• [TASK INSTRUCTIONS]: Look through the listing below and give the number of lines that hold "bodies". Say nothing more.

____

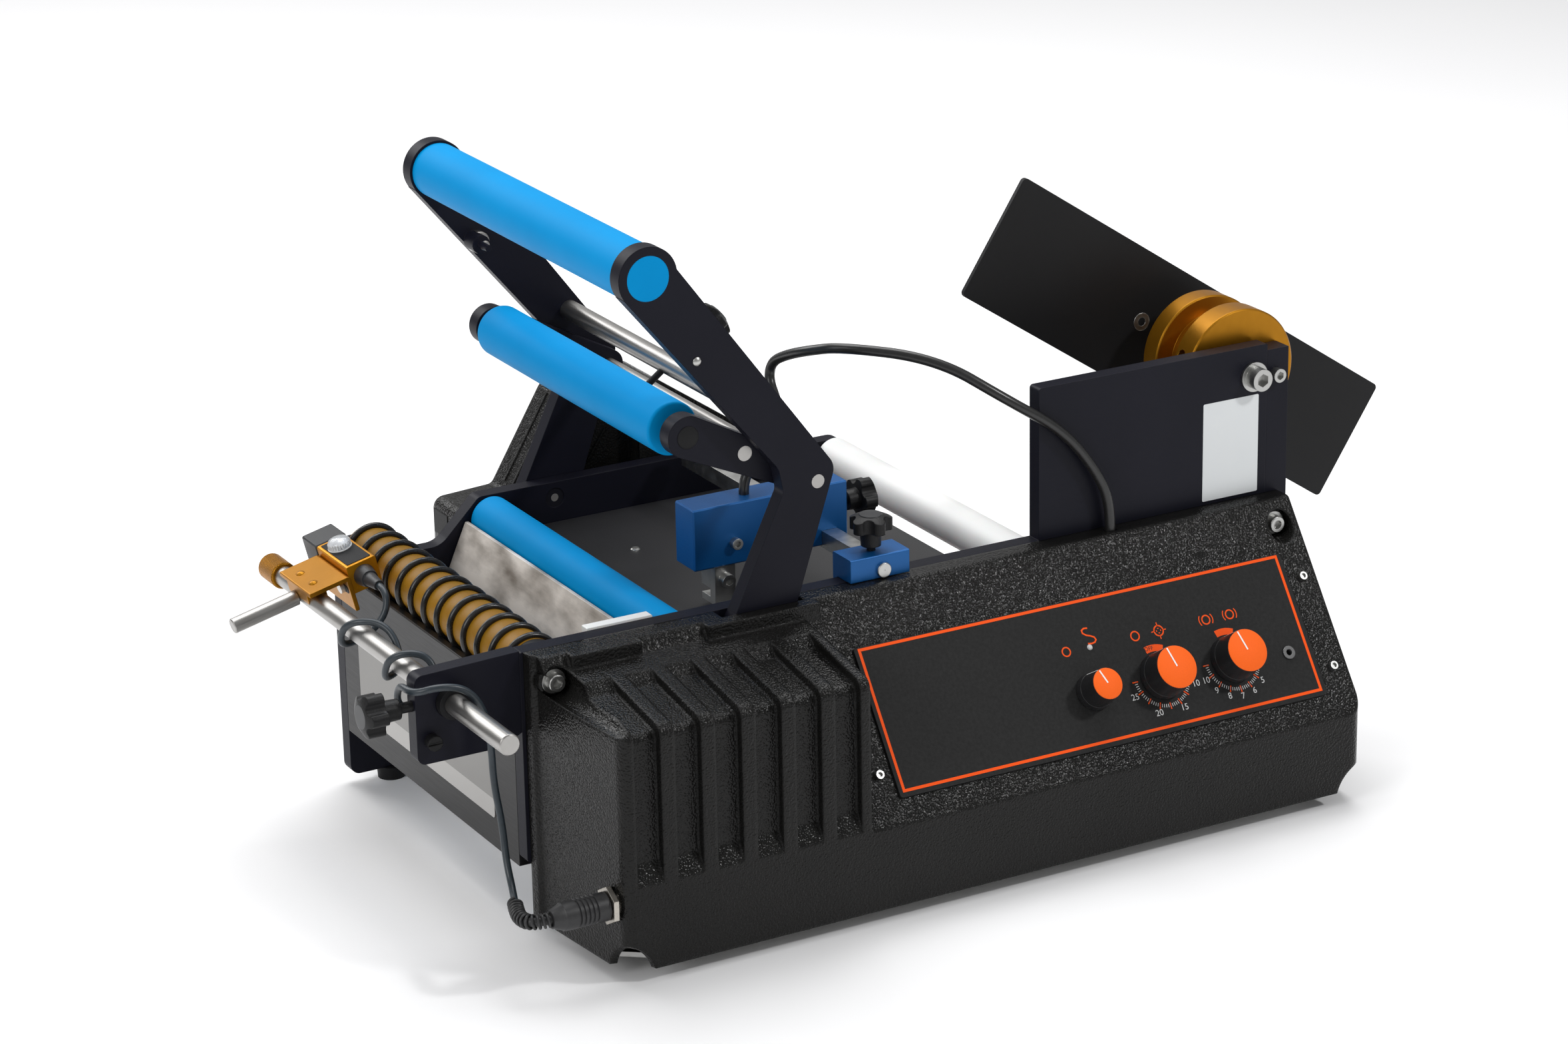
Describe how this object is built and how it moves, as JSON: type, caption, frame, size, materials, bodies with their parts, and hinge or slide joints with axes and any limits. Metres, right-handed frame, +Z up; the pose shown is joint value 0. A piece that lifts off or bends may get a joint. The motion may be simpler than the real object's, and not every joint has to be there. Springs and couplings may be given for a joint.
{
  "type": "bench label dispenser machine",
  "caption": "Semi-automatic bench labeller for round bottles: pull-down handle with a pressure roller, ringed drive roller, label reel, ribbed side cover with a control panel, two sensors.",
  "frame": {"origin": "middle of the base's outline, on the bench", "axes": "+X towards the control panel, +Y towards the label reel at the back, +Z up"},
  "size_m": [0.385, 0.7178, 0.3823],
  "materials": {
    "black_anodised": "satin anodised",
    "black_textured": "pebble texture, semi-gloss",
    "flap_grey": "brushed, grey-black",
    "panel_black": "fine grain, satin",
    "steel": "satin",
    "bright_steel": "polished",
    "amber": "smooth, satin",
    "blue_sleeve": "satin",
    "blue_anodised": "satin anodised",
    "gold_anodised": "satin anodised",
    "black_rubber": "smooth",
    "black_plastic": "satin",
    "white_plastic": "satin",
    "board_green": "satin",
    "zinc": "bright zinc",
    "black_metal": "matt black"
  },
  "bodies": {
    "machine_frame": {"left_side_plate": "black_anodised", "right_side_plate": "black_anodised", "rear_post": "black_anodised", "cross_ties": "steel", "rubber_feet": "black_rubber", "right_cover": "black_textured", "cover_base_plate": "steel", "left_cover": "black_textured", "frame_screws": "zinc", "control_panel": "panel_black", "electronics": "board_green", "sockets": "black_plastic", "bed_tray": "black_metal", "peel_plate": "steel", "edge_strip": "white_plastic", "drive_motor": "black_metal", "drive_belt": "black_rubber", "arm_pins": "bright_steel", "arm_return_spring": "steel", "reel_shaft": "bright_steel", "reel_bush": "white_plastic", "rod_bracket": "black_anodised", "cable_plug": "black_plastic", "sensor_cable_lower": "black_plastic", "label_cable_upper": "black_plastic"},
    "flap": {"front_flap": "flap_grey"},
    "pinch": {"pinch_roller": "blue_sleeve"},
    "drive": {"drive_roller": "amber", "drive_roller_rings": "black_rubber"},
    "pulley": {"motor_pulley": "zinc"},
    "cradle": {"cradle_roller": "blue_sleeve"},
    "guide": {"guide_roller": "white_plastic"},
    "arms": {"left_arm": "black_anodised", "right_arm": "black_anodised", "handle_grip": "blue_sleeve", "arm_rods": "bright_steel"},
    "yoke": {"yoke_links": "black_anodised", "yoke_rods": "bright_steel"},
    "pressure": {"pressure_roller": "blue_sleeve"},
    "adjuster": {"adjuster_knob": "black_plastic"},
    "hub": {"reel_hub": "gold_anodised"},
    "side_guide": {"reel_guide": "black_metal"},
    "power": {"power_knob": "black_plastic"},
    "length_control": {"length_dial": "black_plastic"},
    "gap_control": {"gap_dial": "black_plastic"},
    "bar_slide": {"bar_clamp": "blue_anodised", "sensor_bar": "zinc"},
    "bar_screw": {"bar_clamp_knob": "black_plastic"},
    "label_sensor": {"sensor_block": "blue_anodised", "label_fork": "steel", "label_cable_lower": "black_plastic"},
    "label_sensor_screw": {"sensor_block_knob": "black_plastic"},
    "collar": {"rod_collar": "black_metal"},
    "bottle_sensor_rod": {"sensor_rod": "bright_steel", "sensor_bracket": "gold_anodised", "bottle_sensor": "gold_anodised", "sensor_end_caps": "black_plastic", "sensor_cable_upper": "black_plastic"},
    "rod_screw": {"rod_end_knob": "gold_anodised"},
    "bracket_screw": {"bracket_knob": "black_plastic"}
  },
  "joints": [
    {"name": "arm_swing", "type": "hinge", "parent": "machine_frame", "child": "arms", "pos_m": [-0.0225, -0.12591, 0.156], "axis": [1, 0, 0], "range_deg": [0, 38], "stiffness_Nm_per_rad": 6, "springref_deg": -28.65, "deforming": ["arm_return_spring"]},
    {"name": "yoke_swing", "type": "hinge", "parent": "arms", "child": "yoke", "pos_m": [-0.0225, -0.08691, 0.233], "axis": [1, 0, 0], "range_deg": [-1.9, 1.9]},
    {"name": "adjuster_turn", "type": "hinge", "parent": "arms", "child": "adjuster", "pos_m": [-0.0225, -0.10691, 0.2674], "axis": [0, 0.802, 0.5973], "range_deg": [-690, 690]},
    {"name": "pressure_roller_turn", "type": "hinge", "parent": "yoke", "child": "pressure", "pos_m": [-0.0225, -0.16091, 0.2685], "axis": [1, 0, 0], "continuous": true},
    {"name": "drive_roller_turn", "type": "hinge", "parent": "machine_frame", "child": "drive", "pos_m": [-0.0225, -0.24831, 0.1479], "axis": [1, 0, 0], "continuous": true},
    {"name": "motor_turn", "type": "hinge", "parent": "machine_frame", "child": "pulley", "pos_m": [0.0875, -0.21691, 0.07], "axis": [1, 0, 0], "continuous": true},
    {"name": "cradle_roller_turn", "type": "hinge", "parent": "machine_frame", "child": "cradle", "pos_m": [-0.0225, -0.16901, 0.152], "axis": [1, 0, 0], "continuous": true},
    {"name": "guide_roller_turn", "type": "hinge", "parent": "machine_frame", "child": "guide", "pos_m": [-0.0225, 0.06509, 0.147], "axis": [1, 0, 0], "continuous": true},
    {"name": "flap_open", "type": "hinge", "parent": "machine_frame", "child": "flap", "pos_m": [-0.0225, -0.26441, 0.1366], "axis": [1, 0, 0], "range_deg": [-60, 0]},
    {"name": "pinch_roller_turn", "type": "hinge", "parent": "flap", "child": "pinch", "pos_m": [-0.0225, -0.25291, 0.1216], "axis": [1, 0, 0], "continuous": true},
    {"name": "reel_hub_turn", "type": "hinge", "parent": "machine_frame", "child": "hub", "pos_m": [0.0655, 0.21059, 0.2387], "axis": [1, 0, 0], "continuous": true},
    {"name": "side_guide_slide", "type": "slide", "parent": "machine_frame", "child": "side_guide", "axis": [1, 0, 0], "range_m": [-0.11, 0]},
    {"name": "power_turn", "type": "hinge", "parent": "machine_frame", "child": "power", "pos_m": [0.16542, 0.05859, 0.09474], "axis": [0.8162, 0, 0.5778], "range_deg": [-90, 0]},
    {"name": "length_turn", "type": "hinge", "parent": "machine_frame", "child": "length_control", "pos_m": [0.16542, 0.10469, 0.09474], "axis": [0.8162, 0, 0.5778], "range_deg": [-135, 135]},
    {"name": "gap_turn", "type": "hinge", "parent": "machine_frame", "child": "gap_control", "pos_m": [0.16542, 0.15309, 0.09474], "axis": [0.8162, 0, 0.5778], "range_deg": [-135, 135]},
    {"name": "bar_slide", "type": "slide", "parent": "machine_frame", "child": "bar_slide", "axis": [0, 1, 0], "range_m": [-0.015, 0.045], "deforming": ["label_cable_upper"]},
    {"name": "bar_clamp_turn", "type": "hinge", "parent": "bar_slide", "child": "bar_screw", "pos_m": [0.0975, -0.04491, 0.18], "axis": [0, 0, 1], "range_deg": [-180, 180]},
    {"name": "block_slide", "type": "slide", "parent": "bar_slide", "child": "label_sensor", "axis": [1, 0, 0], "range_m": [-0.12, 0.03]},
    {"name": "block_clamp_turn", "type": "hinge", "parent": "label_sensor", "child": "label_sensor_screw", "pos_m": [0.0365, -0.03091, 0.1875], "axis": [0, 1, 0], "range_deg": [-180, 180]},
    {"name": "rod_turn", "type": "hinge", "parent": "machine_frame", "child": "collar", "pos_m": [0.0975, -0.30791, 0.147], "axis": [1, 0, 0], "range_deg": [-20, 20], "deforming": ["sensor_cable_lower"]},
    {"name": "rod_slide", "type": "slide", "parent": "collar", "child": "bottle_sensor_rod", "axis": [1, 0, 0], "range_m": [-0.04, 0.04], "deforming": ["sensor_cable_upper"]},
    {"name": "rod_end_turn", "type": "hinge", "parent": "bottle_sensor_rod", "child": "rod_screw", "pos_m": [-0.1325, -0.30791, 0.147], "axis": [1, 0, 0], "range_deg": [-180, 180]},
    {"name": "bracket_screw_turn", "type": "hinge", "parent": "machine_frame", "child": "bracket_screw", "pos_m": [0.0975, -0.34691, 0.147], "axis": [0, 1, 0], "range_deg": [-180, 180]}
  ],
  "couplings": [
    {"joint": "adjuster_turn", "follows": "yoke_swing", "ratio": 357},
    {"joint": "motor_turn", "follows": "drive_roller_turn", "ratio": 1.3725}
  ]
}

____

• [SOLUTION TO THIS TASK]: 2